Confusion over what evidence state forensic labs would accept for testing worsened the problem, Georgia Bureau of Investigation officials said. When the agency’s DNA testing program began two decades ago, it restricted analysis to cases where investigators had already identified a suspect.

That policy changed years ago, but some local agencies failed to get the message, said GBI Director Vernon Keenan. The proposed legislation would require each department to make a list of their untested kits by Aug. 1 and submit it to the GBI by Aug. 15. Hospitals and clinics with old kits in their possession would be required to contact law enforcement officials, who would have to submit them to GBI labs by Aug. 31.

“I think we will very excited about this project when it’s completed and we’re able to solve cases,” said Keenan, who has joined with state law enforcement groups to back the bill. “Those leads need to be followed. These are sex crimes.”

Fulton County District Attorney Paul Howard said the bill’s sudden change in fortune is a “head scratcher.”

“I have to talked to people around the state and this is something that has cropped up several times in several jurisdictions,” Howard said. “It’s not just a Fulton County problem or a Dekalb County problem.”

There is no reason to wait, said Ann Burdges, head of the Gwinnett Sexual Assault Center and Children’s Advocacy Center. House Bill 827 makes crucial fixes that must take place if a broader, statewide effort to reform the handling of sexual assault cases is to be successful.

“It is a big deal,” Burdges said of the bill. “I stand behind it completely.”

Other states following suit

Under the new legislation, kits used to collect DNA would be picked up by law enforcement within 96 hours and submitted to the state forensic lab within 30 days.

The bill does not allocate money for testing of the old kits, which can cost $500 to $1,000 per kit.
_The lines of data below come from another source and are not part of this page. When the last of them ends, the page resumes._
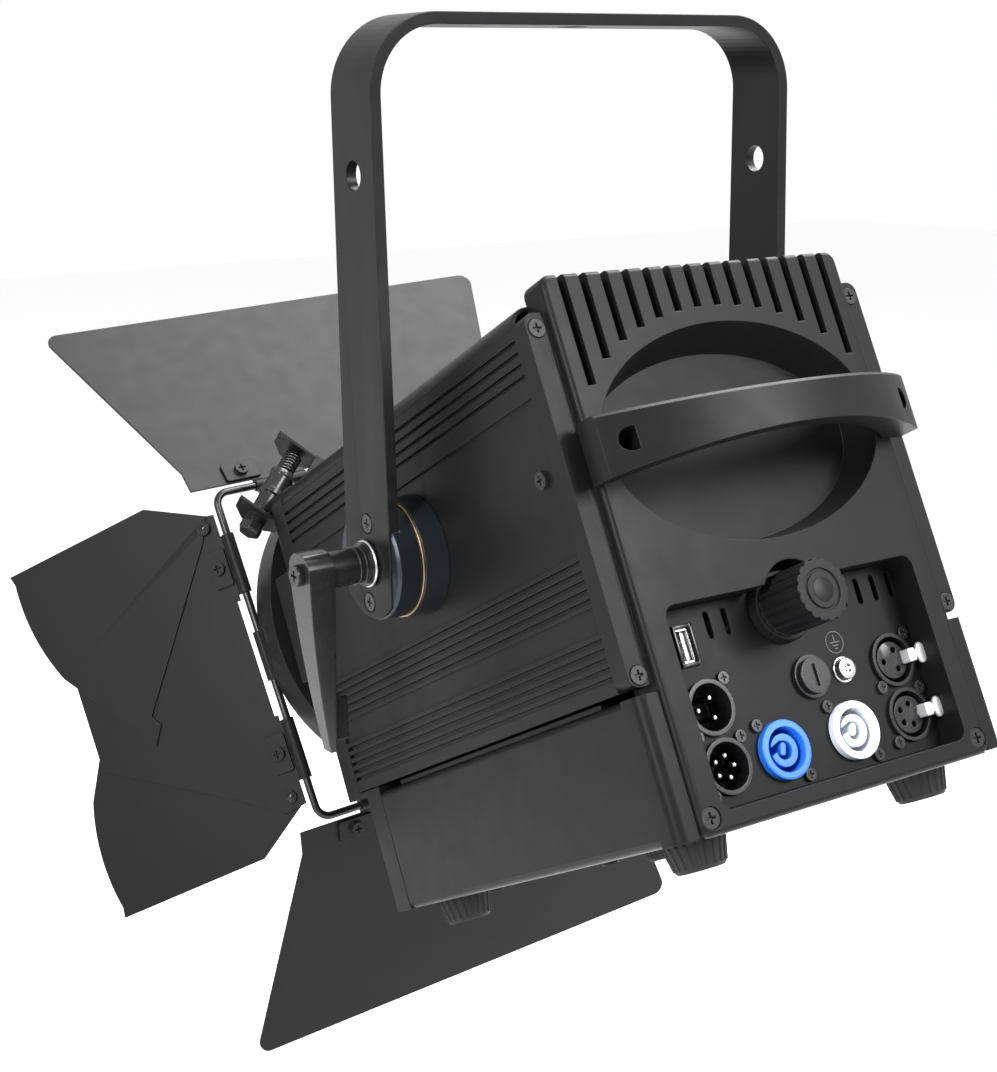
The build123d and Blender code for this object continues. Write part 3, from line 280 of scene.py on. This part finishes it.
def lens_glass():
    """Clear glass with a faint ripple from the mould."""
    material, tree, shader, coords = node_tree("lens_glass")
    ripple = noise(tree, coords, 120.0, 2.0, (-900, -200))
    relief = tree.nodes.new("ShaderNodeBump")
    relief.inputs["Strength"].default_value = 0.08
    relief.inputs["Distance"].default_value = 0.0005
    tree.links.new(ripple, relief.inputs["Height"])
    tree.links.new(relief.outputs["Normal"], shader.inputs["Normal"])
    smudge = noise(tree, coords, 20.0, 4.0, (-900, 200))
    tree.links.new(remap(tree, smudge, 0.3, 0.7, 0.03, 0.12, (-600, 200)), shader.inputs["Roughness"])
    tint = mixed(tree, smudge, (0.93, 0.97, 0.96), (0.98, 1.0, 1.0), (-600, 0))
    tree.links.new(tint, shader.inputs["Base Color"])
    shader.inputs["Transmission Weight"].default_value = 1.0
    shader.inputs["IOR"].default_value = 1.5
    return material


# ---------------------------------------------------------------- pieces


def finish_nodes(names, material):
    """Gives CAD nodes a material."""
    for name in names:
        node = frame["nodes"][name]
        node.data.materials.clear()
        node.data.materials.append(material)


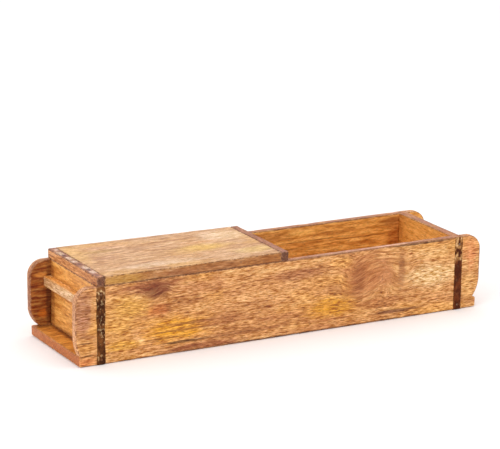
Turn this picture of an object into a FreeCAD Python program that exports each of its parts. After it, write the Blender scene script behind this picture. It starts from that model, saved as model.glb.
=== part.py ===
"""Two-compartment wooden butter mould box with one lift-off half lid.

The box is nailed up from boards.  A base board carries two long side boards, which run past the end
walls as rounded ears.  The end walls and the divider are housed in grooves in the side boards.  A square
handle bar sits between the ears at each end, and an iron strap wraps each end wall's place, down the front,
under the base and up the back.  The lid is a panel with a tongue into a cross-grain cleat at each end, and
two battens below it drop inside the left compartment, so it lifts off but doesn't slide.  Its back edge was
sawn a little out of square.

Frame: millimetres, +X along the box to its right end, +Y to its back, +Z up.
The origin is on the floor at the middle of the box.
"""
import FreeCAD, Part
import os
from FreeCAD import Vector

# ---- overall sizes -------------------------------------------------------------------------------
overall_length = 600.0      # over the tips of the ears
outer_width = 149.0         # over the two side boards
wall_height = 88.0          # of the side boards, end walls and divider, above the base board

# ---- boards --------------------------------------------------------------------------------------
base_thickness = 13.3
base_inset = 5.0            # the base board stops this far short of the ears' tips
side_thickness = 10.0
end_thickness = 12.5
divider_thickness = 10.0
divider_offset = 2.6        # of the divider's middle, to the right of the box's middle
housing_depth = 4.0         # of the grooves that hold the end walls and the divider
eased_edge = 1.0            # rounding of the boards' long edges

# ---- ears ----------------------------------------------------------------------------------------
ear_length = 29.5           # from an end wall's outer face to the ears' tips
ear_top_radius = 20.0
# each ear is cut by hand: how far its foot is cut in, and how far up the cut starts
ear_feet = {
    ("front", "left"): (6.0, 25.0),
    ("front", "right"): (11.0, 30.0),
    ("back", "left"): (14.0, 28.0),
    ("back", "right"): (12.0, 28.0),
}

# ---- handle bars ---------------------------------------------------------------------------------
handle_depth = 10.5         # along the box
handle_height = 13.0
handle_drop = 21.0          # from the top of the walls to the top of the bar

# ---- iron straps ---------------------------------------------------------------------------------
strap_width = 11.5
strap_thickness = 0.8
strap_outward_shift = 1.0   # from the middle of the end wall towards the ears
strap_top_gap = 0.5         # below the top of the walls

# ---- lid -----------------------------------------------------------------------------------------
lid_thickness = 12.2
lid_end_gap = 0.4           # from the divider's middle to the lid's right end
lid_taper = 9.0             # the lid was sawn by hand, and is this much narrower at its right end
cleat_width = 10.5
tongue_thickness = 4.0
tongue_length = 5.0
tongue_stop = 12.0          # the tongue stops this far short of the lid's front and back edges
batten_width = 16.0
batten_height = 8.0
batten_clearance = 1.0      # between a batten and the walls around it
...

But supporters think outside grants from the U.S. Department of Justice and a special program by the New York County District Attorney’s Office may cover the cost. Last year, the state Criminal Justice Coordinating Council won nearly $2 million of these funds to test an estimated 3,100 kits.

The increase in funding for testing has encouraged other states to pass their own rape kit laws, said Ilse Knecht, director of policy and advocacy for the Joyful Heart Foundation, which pushes for rape kits to be tested. Successes by investigators in Detroit and Cleveland with using old kits to identify perpetrators have also built momentum.

In recent weeks, Florida, Oregon, and Virginia passed legislation to address untested kits.

“They are saying, what are we doing here in our state?” Knecht said. “We should be doing this, and we have to do it.”